Saputo is calling for "strict reform" from dairy producers, with enforceable legal measures to prevent future animal abuse, and severe penalties for abusers.
The Kooyman family put out a simple message this week in reaction to the Saputo decision, restating its "commitment to transparency," and doing what it takes to ensure the wellbeing of their animals, from cameras to improved employee training.
Family spokesperson Jeff Kooyman has tried to get in front of the issue from day one. He told the Progress initially he was horrified by the video footage shot by Mercy for Animals Canada.
“We have been and will continue to remain transparent on this issue,” says Kooyman. “We want to remain an open book to the public and our industry and will do whatever it takes to restore their faith.”
They are opening their doors to Saputo, the largest dairy processor in Canada.
“We would like to extend an open invitation to Saputo to come and view the farm and level of animal care for themselves,” he said.
“This is a family farm started in the 1950s and we care deeply for our animals. We would love the opportunity to show this to Saputo and what measures have been put in place to ensure animal welfare.”
The Kooymans have been working closely with the BC SPCA and regulatory authorities, taking steps to ensure animal safety by installing cameras throughout the farm as well as revising hiring policies and seeking new training programs for new and current staff.
Training will align with the Canadian Code of Practice for the Care and Handling of Dairy Cattle, published in 2009.
Saputo officials support the recommendation by the BC SPCA that the Canadian Code of Practice for the Care and Handling of Dairy Cattle, published in 2009, be adopted into provincial law.
"To set the record straight, Saputo does not own or operate any dairy farms in British Columbia, or anywhere else in Canada. Like all dairy processors in Canada, Saputo is required by law to purchase milk from the provincial milk marketing boards. While we do not own the farms, we care deeply about the way the milk we sell is produced.
"We will not accept milk from the BC Milk Marketing Board supplied by this farm until we are fully satisfied that strict animal welfare practices are in place. We always strive to do the right thing and our stewardship of the public’s trust in our industry is something we take very seriously.

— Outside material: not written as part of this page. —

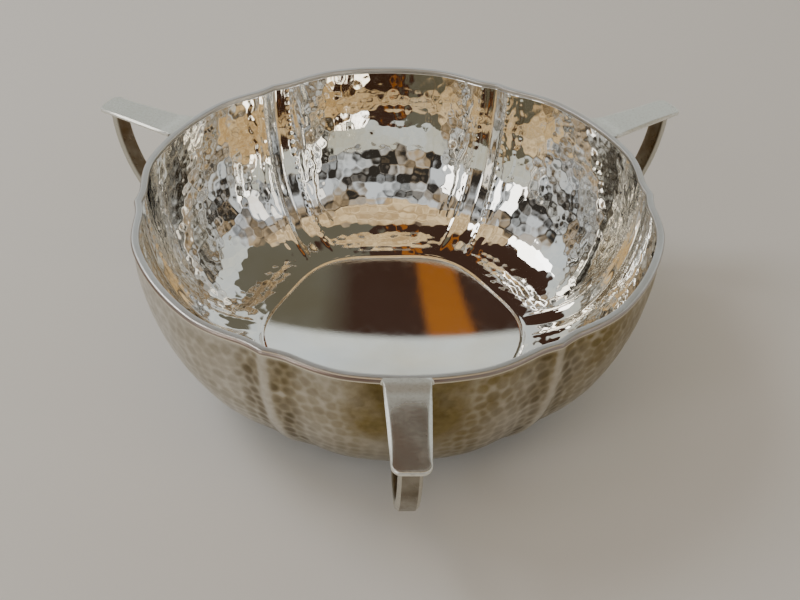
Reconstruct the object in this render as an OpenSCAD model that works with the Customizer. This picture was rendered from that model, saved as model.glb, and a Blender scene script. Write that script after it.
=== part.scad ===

"The abuse brought to light in this case should be viewed as a catalyst for change to ensure the proper treatment of dairy cattle through appropriate, enforceable and legal measures including severe penalties for offenders."
The BC Milk Marketing board decision for CCS on Friday to suspend, and then reinstate milk pick up on Saturday, also called for:
• implementation of "independent inspection/monitoring" for compliance with SPCA dairy animal welfare requirements, plus expert farm audits and training,
• requirement for mandatory compliance with the Codes of Practice for the Care and Handling of Dairy Cattle, farm monitoring surveillance,
• board oversight of an expert veterinarian team to provide continued direction and supervision to ensure proper dairy animal welfare practices are adhered to and valued at Chilliwack Cattle.
"Although animal welfare does not come under the Milk Marketing Board’s authority as a regulator, we need to be assured that dairy cows are well taken care of. The Board has taken the following actions for production, pick-up, and delivery of milk in our role as a regulator."